In his motion, Schatzow characterized the defense allegations as obvious attempts, based on information obtained from questionable sources, to sway the jury pool — using the media "like Defense marionettes" in the process.
"This Court's judicial powers and processes have become Defense instruments in a publicly performed symphony of slander, innuendo, and victim-bashing," Schatzow wrote.
Schatzow asked that the court, through sanctions, restrict the defense attorneys' subpoena powers; require that they provide copies of all past subpoenas issued in the case and any information obtained through those subpoenas for a court review; clear the way for prosecutors to seek to quash or seek a protective order over any of that material; and warn the defense that "any future pleadings found to be made in bad faith may result in additional sanctions, including being held in contempt."

He wrote that the defense attorneys should have brought their concerns about missing evidence directly to prosecutors instead of writing about them in motions.

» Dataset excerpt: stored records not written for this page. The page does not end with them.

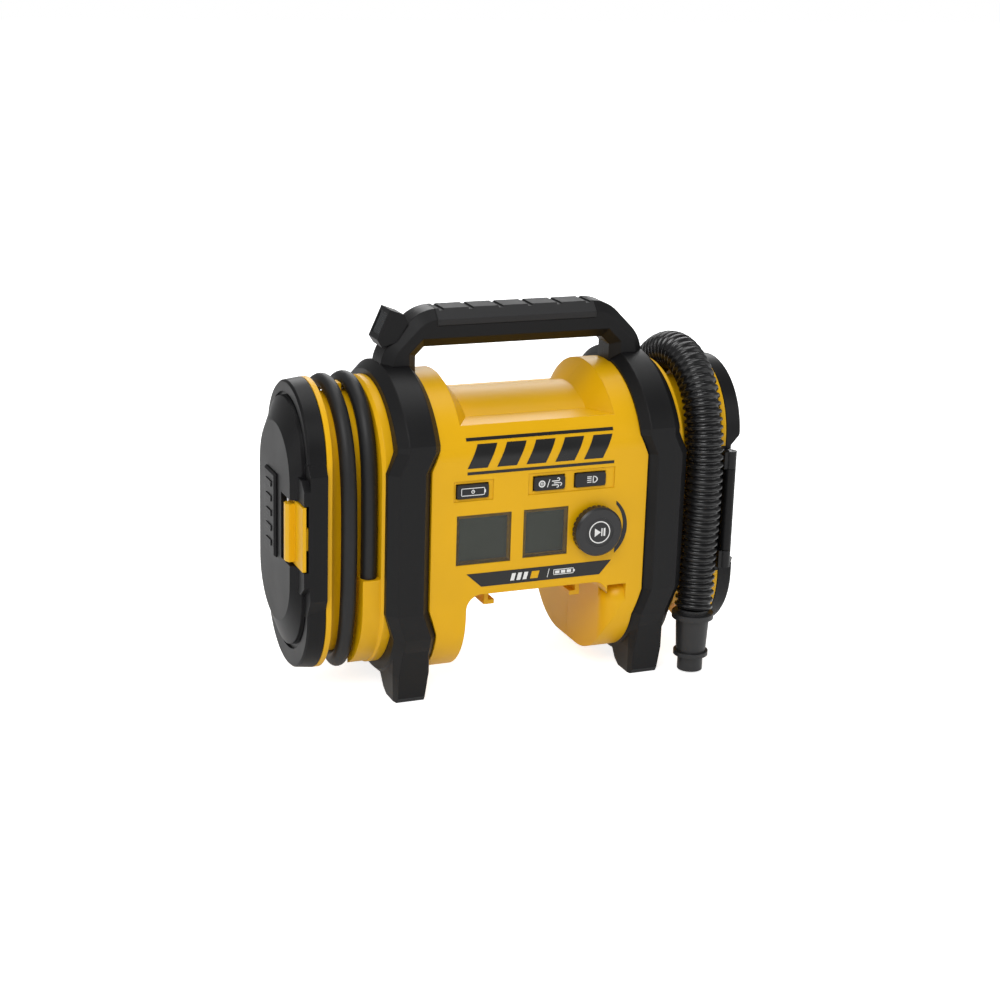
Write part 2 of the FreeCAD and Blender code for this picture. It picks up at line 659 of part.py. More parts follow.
def door(scoop=False):
    band = stadium_stack([(din, 46.0, zl, zh), (dband - 1.2, 44.8, zl, zh),
                          (dband, 43.6, zl, zh)])
    groove = stadium(dband - 1.6, dband + 1, 40.6, 68.0, 152.0).cut(
        stadium(dband - 2, dband + 2, 38.6, 69.0, 152.0))
    lid = stadium_stack([(dband - 3, 38.6, 69.0, 152.0), (149.0, 38.2, 69.0, 152.0),
                         (dout, 33.0, 80.0, 142.0)])
    blk = Part.Face(poly([(din, -43.0, 60.0), (din, -50.0, 73.0), (din, -50.0, 152.0),
                          (din, -45.5, 158.0), (din, -10.0, 158.0), (din, -10.0, 60.0)])
                    ).extrude(Vec(dband - din, 0, 0))
    blk2 = Part.Face(poly([(dband - 1, -43.0, 76.0), (dband - 1, -50.0, 82.0),
                           (dband - 1, -50.0, 143.0), (dband - 1, -44.0, 149.0),
                           (dband - 1, -10.0, 149.0), (dband - 1, -10.0, 76.0)])
                     ).extrude(Vec(5.0, 0, 0))
    s = band.cut(groove).fuse([lid, blk, blk2]).removeSplitter()
    cav = stadium(din - 1, 144.4, 42.6, zl, zh).fuse(
        stadium_stack([(144.0, 35.4, 69.0, 152.0), (149.0, 34.8, 69.0, 152.0),
                       (dout - 2.6, 30.6, 80.0, 142.0)]))
    cav = cav.cut(box(145.2, 160.0, -60.0, -11.8, 84.0, 141.0))
    if scoop:
        cav = cav.cut(scoop_of(2.8))
        s = s.cut(scoop_of(0.0))
    s = s.cut(cav)
    s = s.cut(box(148.0, 160.0, -60.0, -14.5, 91.9, 134.1))
    s = s.cut(box(146.2, 149.0, -48.4, -42.4, 104.0, 121.0))
    s = s.cut(tube(1.25, (lx, ly, 84.5), (lx, ly, 141.0)))
    knuckle = tube(4.0, (hx, hyy, 80.0), (hx, hyy, 135.0)).fuse(
        Part.Face(poly([(din, 40.0, 80.0), (din, hyy, 80.0), (hx + 4.0, hyy, 80.0),
                        (144.0, 42.5, 80.0), (144.0, 40.0, 80.0)])).extrude(
            Vec(0, 0, 55.0)))
    knuckle = knuckle.cut(stadium(din - 1, 144.4, 42.6, zl, zh))
    s = s.fuse(knuckle)
    return s.cut(tube(pr + V("run_gap"), (hx, hyy, 79.0), (hx, hyy, 136.0))).removeSplitter()


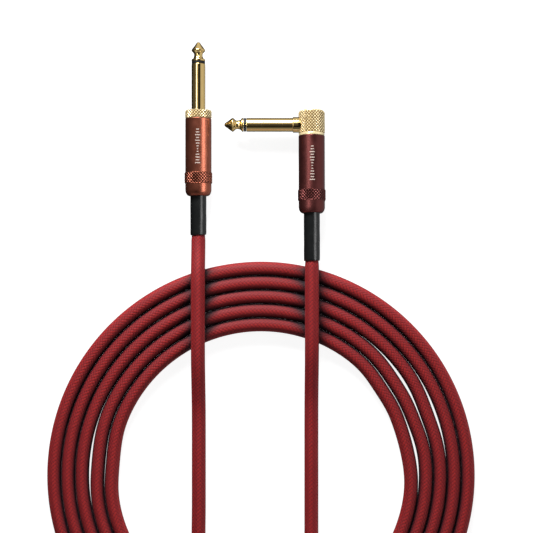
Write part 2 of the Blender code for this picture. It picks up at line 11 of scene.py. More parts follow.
import bpy
import mathutils
import numpy as np
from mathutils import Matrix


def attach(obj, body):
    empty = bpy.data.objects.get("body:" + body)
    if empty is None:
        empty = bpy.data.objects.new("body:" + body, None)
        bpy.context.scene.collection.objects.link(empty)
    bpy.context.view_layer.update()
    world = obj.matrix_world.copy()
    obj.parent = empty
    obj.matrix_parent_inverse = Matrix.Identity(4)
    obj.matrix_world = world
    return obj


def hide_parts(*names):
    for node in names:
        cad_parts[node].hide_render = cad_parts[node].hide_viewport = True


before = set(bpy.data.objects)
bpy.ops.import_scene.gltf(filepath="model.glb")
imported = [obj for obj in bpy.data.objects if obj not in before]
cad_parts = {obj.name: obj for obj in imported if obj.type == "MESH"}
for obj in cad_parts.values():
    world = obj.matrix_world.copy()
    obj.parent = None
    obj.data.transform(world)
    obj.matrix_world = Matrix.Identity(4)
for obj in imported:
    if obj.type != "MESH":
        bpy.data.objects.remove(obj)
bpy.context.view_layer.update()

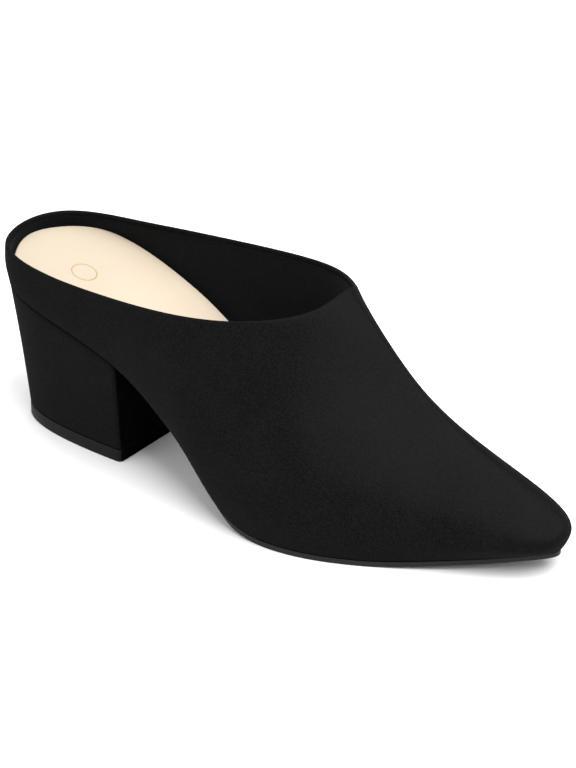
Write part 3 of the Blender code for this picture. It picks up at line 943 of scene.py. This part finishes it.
def drawn_in(outline, inset):
    """An outline made smaller all round by a small inset."""
    low = np.vstack(outline).min(axis=0)
    high = np.vstack(outline).max(axis=0)
    middle = (high + low) / 2
    half = (high - low) / 2
    return [middle + (side - middle) * (1 - inset / half) for side in outline]


def laid(outline, height):
    """Both sides of an outline, all at one height."""
    return raised(outline, lambda x: np.full(len(x), height))


base_outline = heel_outline(HEEL_BASE_BACK, HEEL_BASE_BACK + HEEL_BASE_LENGTH, base_half_width)
seat_outline = heel_outline(SEAT_INSET, SEAT_LENGTH, seat_half_width)
base_z = TOP_PIECE_HEIGHT + GAP
levels = []
for k in range(EDGE_STEPS):
    angle = math.pi / 2 * k / EDGE_STEPS
    smaller = drawn_in(base_outline, HEEL_EDGE_ROUND * (1 - math.sin(angle)))
    levels.append(laid(smaller, base_z + HEEL_EDGE_ROUND * (1 - math.cos(angle))))
low_level = laid(base_outline, base_z)
high_level = raised(seat_outline, lambda x: sole_line(x) - GAP)
edge_share = HEEL_EDGE_ROUND / BLOCK_HEIGHT
for share in np.linspace(edge_share, 1 - edge_share, HEEL_LEVELS):
    levels.append([low + share * (high - low) for low, high in zip(low_level, high_level)])
for k in range(1, HEEL_TOP_STEPS + 1):
    angle = math.pi / 2 * k / HEEL_TOP_STEPS
    smaller = drawn_in(seat_outline, HEEL_EDGE_ROUND * (1 - math.cos(angle)))
    lower = GAP + HEEL_EDGE_ROUND * (1 - math.sin(angle))
    levels.append(raised(smaller, lambda x, lower=lower: sole_line(x) - lower))
heel = slab("heel_suede", levels)
shade(heel, BLOCK_SMOOTH_ANGLE)
heel.data.materials.append(suede("heel_suede", SUEDE_TONES))
# Painted shade: the face towards the arch gets a nearly black finish.
cover(heel, rubber("breast_painted_shade", BREAST_ROUGHNESS, BREAST_SHADE_TONES, 0.0), LOOKS_FORWARD)
# Painted shade along the heel's top, where it meets the upper.
paint(heel, "seam_shade", np.vstack(high_level) - SHIFT, SEAM_SHADE_REACH)
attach(heel, "root")
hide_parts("heel")


# Top piece: a slab of harder black rubber nailed under the heel, flush with its cover. Its edges are
# slightly rounded, and it stands on a fine tread.
TIP_EDGE_ROUND = 0.0004
# The rounded edge, from the ground up: its height and its inset, as shares of TIP_EDGE_ROUND.
TIP_EDGE = ((0.0, 1.0), (0.3, 0.3), (1.0, 0.0))
HEEL_RUBBER_TONES = ((0.0040, 0.0040, 0.0041, 1.0), (0.0085, 0.0085, 0.0087, 1.0))
TIP_ROUGHNESS = 0.45
TIP_FRONT_ROUGHNESS = 0.8
TIP_GLOSS = 0.10

levels = []
for height, inset in TIP_EDGE:
    smaller = drawn_in(base_outline, TIP_EDGE_ROUND * inset)
    levels.append(laid(smaller, TIP_EDGE_ROUND * height))
for height, inset in reversed(TIP_EDGE):
    smaller = drawn_in(base_outline, TIP_EDGE_ROUND * inset)
    levels.append(laid(smaller, TOP_PIECE_HEIGHT - TIP_EDGE_ROUND * height))
top_piece = slab("top_piece_rubber", levels)
shade(top_piece, BLOCK_SMOOTH_ANGLE)
top_piece.data.materials.append(rubber("heel_rubber", TIP_ROUGHNESS, HEEL_RUBBER_TONES, TIP_GLOSS))
# Painted shade: the top piece's face towards the arch is nearly black too.
cover(top_piece, rubber("heel_rubber_front_shade", TIP_FRONT_ROUGHNESS, BREAST_SHADE_TONES, 0.0), LOOKS_FORWARD)
heel_tread = rubber("heel_tread", TREAD_ROUGHNESS, RUBBER_TONES, TIP_GLOSS, TREAD_STRENGTH)
cover(top_piece, heel_tread, LOOKS_DOWN)
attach(top_piece, "root")
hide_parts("top_piece")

Schatzow acknowledged that after the concerns were raised about missing evidence — including some allegedly contained in the initial police investigation before it was handed over to the state's attorney's office — prosecutors went back to police to determine the facts, going through "the list of allegedly missing items."

"While most of the items do not exist, the investigators turned over to the State's Attorney's Office a few additional materials that they had never previously provided and which were then promptly given to the defense in a supplemental disclosure," he wrote.

A motions hearing is scheduled Sept. 2, though Judge Barry Williams could rule on motions in the case before then.

Jose F. Anderson, a law professor at the University of Baltimore and a former public defender in the city, said Williams might have much to say about the public squabbling between the two sides over evidence and discovery.
"Judges like parties to work these things out privately and among themselves as ladies and gentlemen," he said. "Most circuit judges will not be happy with games being played by either the prosecution or defense with discovery in such a high-profile case."
As for the defense attorneys getting information from a police source, Anderson said that would be "pretty rare" — though the defense attorneys have a right to conduct their own investigation in the case and try to talk to witnesses.

Still, he said, they could have taken concerns with what they found to the prosecution for further discussion without casting "a cloud over the prosecutors' motives" in court filings or giving the impression that they have "additional sources that are not equally sharing information with the prosecutors."